[Begin]

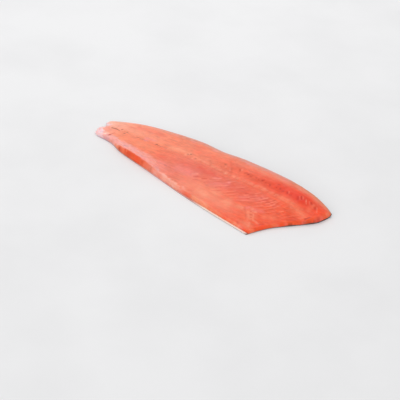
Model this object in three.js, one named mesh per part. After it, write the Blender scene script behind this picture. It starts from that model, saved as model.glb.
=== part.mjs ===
// A skin-on side of sockeye salmon, lying skin down with the cut flesh up.
// Millimetres, +Z up. X runs from the tail to the head along the backbone line, +Y is the back of the fish
// and -Y its belly. The part is two solids, one on the other: the flesh, and the skin under it.
import * as THREE from "three";
import { mergeVertices } from "three/addons/utils/BufferGeometryUtils.js";

// The outline seen from above, as the few points its shape needs, joined by smooth curves.
const BELLY_EDGE = [[15, -18.5], [44, -22], [72, -34], [130, -48.5], [210, -69.5], [275, -83], [333, -93]];
const BACK_EDGE = [
  [6, 17], [9, 26], [28, 35.5], [63, 47], [110, 54], [160, 57.5], [200, 53.5],
  [235, 55.5], [280, 53.5], [325, 50], [365, 42.5], [390, 33], [404, 24],
];
const TAIL_CUT = [[15, -18.5], [7, -12], [5, -4], [11, 5], [6, 17]];
const HEAD_CUT = [[333, -93], [350, -60], [374, -31], [396, -4], [404, 24]];
const MEAN_LENGTH = 375;

// Heights above the board at nine even stations from the tail to the head.
const BELLY_HEIGHT = [5, 8, 9.5, 9.5, 8, 6, 5, 4.5, 5];
const BACKBONE_HEIGHT = [5, 9, 11.5, 13, 14, 14.5, 14.5, 12.5, 7];
const LOIN_HEIGHT = [5, 9.5, 13, 16, 19, 21.5, 22.5, 19.5, 9];
const BACK_HEIGHT = [4.5, 8.5, 11, 12.5, 13.5, 14.5, 15, 13, 7];
const BELLY_EASE = 0.8;
const BACK_STEEPNESS = 1.6;

// Places across the side, as shares of its width from the belly edge to the back edge.
const KNEE_AT = 0.57;
const LOIN_AT = 0.83;
const BACKBONE_AT = [0.6, 0.53, 0.51, 0.54, 0.575, 0.585, 0.61, 0.655, 0.7];
const PIN_BONES_AT = [0.8, 0.78, 0.76, 0.73, 0.71, 0.71, 0.735, 0.785, 0.83];

// The skin, which turns up round the back and shows as a rim there.
const SKIN_THICKNESS = 1;
const GAP = 0.3;
const TURN_WIDTH = 9;
const RIM_HEIGHT = [3.2, 6, 8, 9.5, 10.5, 11, 11.5, 9.5, 4.5];
const RIM_WALL_FROM = 0.8;
const SKIN_SHOWS = [0.5, 0.5, 0.5, 0.5, 1, 1.6, 2, 2, 1.5];

// How far in the flesh is rounded at each edge, and the share of its height that stands up straight there.
const BELLY_BEVEL = [3, 6, 6, 5, 4, 3, 2.5, 2.5, 3];
const BACK_BEVEL = 7;
const HEAD_BEVEL = 5;
const TAIL_BEVEL = 5;
const UPRIGHT_SHARE = 0.2;
const LIP = 1.2;
const THINNEST = 0.4;

// Low relief of the flesh: the depth of each furrow, and its half width in millimetres or in shares.
const SEAM = { depth: 0.8, width: 2.2, reach: 3.5 };
const VALLEY = { depth: 1.2, width: 9, between: 0.55, from: 0.3, full: 0.7 };
const BELLY_HOLLOW = { depth: 1, at: 0.3, width: 0.17, from: 0.36, full: 0.6 };
const RELIEF_FADE = { tail: 0.08, head: 0.06 };

// Mesh steps along and across, each middle stretch between the rounded edges stated for itself.
const STEPS = { along: 46, edge: 4, belly: 9, loin: 4, back: 4, skinFlat: 8, skinTurn: 6 };

const smooth = (from, to, x) => THREE.MathUtils.smoothstep(x, from, to);
const bell = (distance, width) => Math.exp(-((distance / width) ** 2));

// Catmull-Rom curve through evenly spaced values, at a share t from 0 to 1.
function along(values, t) {
  const last = values.length - 1;
  const place = THREE.MathUtils.clamp(t, 0, 1) * last;
  const i = Math.min(Math.floor(place), last - 1);
  const w = place - i;
  const rise = values[i + 1] - values[i];
  const slope0 = (values[i + 1] - values[Math.max(i - 1, 0)]) / 2;
  const slope1 = (values[Math.min(i + 2, last)] - values[i]) / 2;
  return (slope0 + slope1 - 2 * rise) * w ** 3 + (3 * rise - 2 * slope0 - slope1) * w ** 2
    + slope0 * w + values[i];
}

function edge(points) {
  const curve = new THREE.SplineCurve(points.map(([x, y]) => new THREE.Vector2(x, y)));
  curve.arcLengthDivisions = 600;
  return curve;
}

const belly = edge(BELLY_EDGE);
const back = edge(BACK_EDGE);
const tail = edge(TAIL_CUT);
const head = edge(HEAD_CUT);

// The place in the outline at share u from tail to head and v from belly to back: a patch between four edges.
function plan(u, v) {
  return new THREE.Vector2()
    .addScaledVector(belly.getPointAt(u), 1 - v)
    .addScaledVector(back.getPointAt(u), v)
    .addScaledVector(tail.getPointAt(v), 1 - u)
    .addScaledVector(head.getPointAt(v), u)
    .addScaledVector(belly.getPoint(0), -(1 - u) * (1 - v))
    .addScaledVector(back.getPoint(0), -(1 - u) * v)
    .addScaledVector(belly.getPoint(1), -u * (1 - v))
    .addScaledVector(back.getPoint(1), -u * v);
}

const widthAt = (u) => belly.getPointAt(u).distanceTo(back.getPointAt(u));

// Share of a rounded edge's height at a distance in from it: 0 at the edge, 1 where the rounding ends.
function rounding(distance, width) {
  const t = THREE.MathUtils.clamp(distance / width, 0, 1);
  return Math.sqrt(1 - (1 - t) ** 2);
}

const bevel = (distance, width) => UPRIGHT_SHARE + (1 - UPRIGHT_SHARE) * rounding(distance, width);

// Cubic through two heights with given slopes.
function hermite(t, span, h0, h1, slope0, slope1) {
  const rise = 3 * t ** 2 - 2 * t ** 3;
  return (1 - rise) * h0 + rise * h1 + (t ** 3 - 2 * t ** 2 + t) * span * slope0
    + (t ** 3 - t ** 2) * span * slope1;
}

// The crown of the flesh, before its edges are rounded: belly flap, backbone line, thick loin, back.
function crown(u, v) {
  const atBelly = along(BELLY_HEIGHT, u);
  const atBone = along(BACKBONE_HEIGHT, u);
  const atLoin = along(LOIN_HEIGHT, u);
  const atBack = along(BACK_HEIGHT, u);
  const flapSlope = (atBone - atBelly) / KNEE_AT;
  const kneeSlope = (flapSlope + (atLoin - atBone) / (LOIN_AT - KNEE_AT)) / 2;
  const backSlope = (BACK_STEEPNESS * (atBack - atLoin)) / (1 - LOIN_AT);
  if (v < KNEE_AT) return hermite(v / KNEE_AT, KNEE_AT, atBelly, atBone, BELLY_EASE * flapSlope, kneeSlope);
  if (v < LOIN_AT) {
    return hermite((v - KNEE_AT) / (LOIN_AT - KNEE_AT), LOIN_AT - KNEE_AT, atBone, atLoin, kneeSlope, 0);
  }
  return hermite((v - LOIN_AT) / (1 - LOIN_AT), 1 - LOIN_AT, atLoin, atBack, 0, backSlope);
}

// Furrows: the seam over the backbone, the valley beside it, and the hollow that the ribs lined.
function relief(u, v, width) {
  const bone = along(BACKBONE_AT, u);
  const valleyAt = bone + VALLEY.between * (along(PIN_BONES_AT, u) - bone);
  const seam = SEAM.depth * bell((v - bone) * width, SEAM.width);
  const valley = VALLEY.depth * bell((v - valleyAt) * width, VALLEY.width)
    * smooth(VALLEY.from, VALLEY.full, u);
  const hollow = BELLY_HOLLOW.depth * bell(v - BELLY_HOLLOW.at, BELLY_HOLLOW.width)
    * smooth(BELLY_HOLLOW.from, BELLY_HOLLOW.full, u);
  return -(seam + valley + hollow) * smooth(0, RELIEF_FADE.tail, u) * smooth(0, RELIEF_FADE.head, 1 - u);
}

// Height of a surface that lies d above the outer skin: flat on the board, then turned up at the back.
function underside(u, v, d) {
  const width = widthAt(u);
  const t = THREE.MathUtils.clamp((v * width - (width - TURN_WIDTH)) / (TURN_WIDTH - d), 0, 1);
  return d + (along(RIM_HEIGHT, u) - d) * (1 - Math.sqrt(1 - t * t));
}

function fleshTop(u, v) {
  const width = widthAt(u);
  const base = SKIN_THICKNESS + GAP;
  const share = bevel(v * width - along(SKIN_SHOWS, u), along(BELLY_BEVEL, u))
    * bevel((1 - u) * MEAN_LENGTH, HEAD_BEVEL) * bevel(u * MEAN_LENGTH, TAIL_BEVEL);
  const open = base + (crown(u, v) + relief(u, v, width) - base) * share;
  const lip = Math.max(underside(u, v, base) + THINNEST, Math.min(along(RIM_HEIGHT, u) + LIP, open));
  const inward = rounding((1 - v) * width - base, BACK_BEVEL);
  return Math.max(open, lip) * inward + lip * (1 - inward);
}

// Places across the edges and middle of one grid line, closer together where an edge is rounded.
function places(edges, knots, counts) {
  const [first, last] = edges;
  const round = (i) => 1 - Math.cos((Math.PI / 2) * (i / STEPS.edge));
  const result = [];
  for (let i = 0; i < STEPS.edge; i++) result.push(round(i) * first);
  const stops = [first, ...knots, 1 - last];
  counts.forEach((count, k) => {
    for (let i = 0; i < count; i++) result.push(stops[k] + ((stops[k + 1] - stops[k]) * i) / count);
  });
  for (let i = STEPS.edge; i >= 0; i--) result.push(1 - round(i) * last);
  return result;
}

const stations = places([TAIL_BEVEL / MEAN_LENGTH, HEAD_BEVEL / MEAN_LENGTH], [], [STEPS.along]);

// A closed solid between two heights over one grid of the outline.
function slab(rows, topAt, bottomAt) {
  const across = rows[0].length;
  const last = rows.length - 1;
  const positions = [];
  rows.forEach((row) => row.forEach(({ u, v }) => {
    const { x, y } = plan(u, v);
    positions.push(x, y, topAt(u, v), x, y, bottomAt(u, v));
  }));
  const top = (i, j) => 2 * (i * across + j);
  const index = [];
  for (let i = 0; i < last; i++) {
    for (let j = 0; j + 1 < across; j++) {
      const [a, b, c, d] = [top(i, j), top(i + 1, j), top(i + 1, j + 1), top(i, j + 1)];
      index.push(a, b, c, a, c, d, a + 1, c + 1, b + 1, a + 1, d + 1, c + 1);
    }
  }
  const rim = [];
  for (let i = 0; i < last; i++) rim.push(top(i, 0));
  for (let j = 0; j < across - 1; j++) rim.push(top(last, j));
  for (let i = last; i > 0; i--) rim.push(top(i, across - 1));
  for (let j = across - 1; j > 0; j--) rim.push(top(0, j));
  rim.forEach((a, k) => {
    const b = rim[(k + 1) % rim.length];
    index.push(a, a + 1, b + 1, a, b + 1, b);
  });
  const geometry = new THREE.BufferGeometry();
  geometry.setAttribute("position", new THREE.Float32BufferAttribute(positions, 3));
  geometry.setIndex(index);
  return mergeVertices(geometry, 1e-4);
}

function named(name, geometry, color, roughness) {
  geometry.computeVertexNormals();
  const mesh = new THREE.Mesh(geometry, new THREE.MeshStandardMaterial({ color, roughness, metalness: 0 }));
  mesh.name = name;
  return mesh;
}

// The flesh stands a little in from the skin at the belly, and inside its turned-up rim at the back.
// Its grid lines follow the backbone and the pin bones, so the furrows stay clean.
function flesh() {
  const base = SKIN_THICKNESS + GAP;
  const rows = stations.map((u) => {
    const width = widthAt(u);
    const from = along(SKIN_SHOWS, u) / width;
    const to = 1 - base / width;
    const bone = along(BACKBONE_AT, u);
    const furrow = SEAM.reach / width;
    const knots = [bone - furrow, bone, bone + furrow, along(PIN_BONES_AT, u)];
    return places(
      [along(BELLY_BEVEL, u) / width, BACK_BEVEL / width],
      knots.map((v) => (v - from) / (to - from)),
      [STEPS.belly, 1, 1, STEPS.loin, STEPS.back],
    ).map((share) => ({ u, v: from + (to - from) * share }));
  });
  return named("flesh", slab(rows, fleshTop, (u, v) => underside(u, v, base)), 0xf08468, 0.42);
}

function skin() {
  const rows = stations.map((u) => {
    const turnFrom = 1 - TURN_WIDTH / widthAt(u);
    const row = [];
    for (let j = 0; j < STEPS.skinFlat; j++) row.push({ u, v: (turnFrom * j) / STEPS.skinFlat });
    for (let j = 0; j <= STEPS.skinTurn; j++) {
      row.push({ u, v: turnFrom + (1 - turnFrom) * Math.sin((Math.PI / 2) * (j / STEPS.skinTurn)) });
    }
    return row;
  });
  const outer = (u, v) => Math.min(underside(u, v, 0), RIM_WALL_FROM * along(RIM_HEIGHT, u));
  return named("skin", slab(rows, (u, v) => underside(u, v, SKIN_THICKNESS), outer), 0x8d9597, 0.35);
}

const side = new THREE.Group();
side.add(flesh(), skin());

// The part's origin is the middle of its box, on the board.
const box = new THREE.Box3().setFromObject(side, true);
const centre = box.getCenter(new THREE.Vector3());
side.position.set(-centre.x, -centre.y, -box.min.z);

export default side;
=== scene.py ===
"""A raw, skin-on side of sockeye salmon, lying skin down with the cut flesh up, on a plain pale table.

Two bodies make the side. The flesh is one fine closed mesh whose relief carries the seam over the backbone,
the row of pin bones, the muscle leaves, the belly film and the ragged tail end. The skin is a thin closed
sheet under it that turns up round the back. Sizes are in millimetres, in the side's own drawing frame: X from
the tail to the head, Y to the back, Z up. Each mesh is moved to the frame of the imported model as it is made.
"""
import logging
import math
from dataclasses import dataclass, field
from enum import Enum

import bpy
import numpy as np
from mathutils import Matrix, Vector


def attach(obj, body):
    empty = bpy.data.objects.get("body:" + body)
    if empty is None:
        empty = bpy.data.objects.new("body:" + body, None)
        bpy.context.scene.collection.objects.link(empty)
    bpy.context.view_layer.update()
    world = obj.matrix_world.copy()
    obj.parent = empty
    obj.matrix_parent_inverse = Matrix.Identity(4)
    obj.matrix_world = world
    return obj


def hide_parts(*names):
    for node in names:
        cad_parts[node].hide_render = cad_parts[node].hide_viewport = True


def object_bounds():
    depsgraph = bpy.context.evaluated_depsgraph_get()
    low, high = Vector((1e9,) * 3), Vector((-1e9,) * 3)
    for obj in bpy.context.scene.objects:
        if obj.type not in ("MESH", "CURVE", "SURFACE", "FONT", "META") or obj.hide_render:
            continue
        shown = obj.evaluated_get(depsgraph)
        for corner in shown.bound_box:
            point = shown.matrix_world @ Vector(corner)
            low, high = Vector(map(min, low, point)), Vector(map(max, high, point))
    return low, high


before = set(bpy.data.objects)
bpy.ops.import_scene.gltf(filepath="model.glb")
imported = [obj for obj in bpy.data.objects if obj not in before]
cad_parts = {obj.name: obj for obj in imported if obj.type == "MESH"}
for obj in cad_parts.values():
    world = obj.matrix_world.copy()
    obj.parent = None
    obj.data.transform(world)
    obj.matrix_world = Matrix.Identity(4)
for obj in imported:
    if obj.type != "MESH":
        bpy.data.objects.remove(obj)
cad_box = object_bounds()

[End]

Retype verbatim the lines that run from the line containing "obj.matrix_world = world" to the line containing "depsgraph = bpy.context.evaluated_depsgraph_get()", both inclusive, and no others.

◆ **Finished exercise**
    obj.matrix_world = world
    return obj


def hide_parts(*names):
    for node in names:
        cad_parts[node].hide_render = cad_parts[node].hide_viewport = True


def object_bounds():
    depsgraph = bpy.context.evaluated_depsgraph_get()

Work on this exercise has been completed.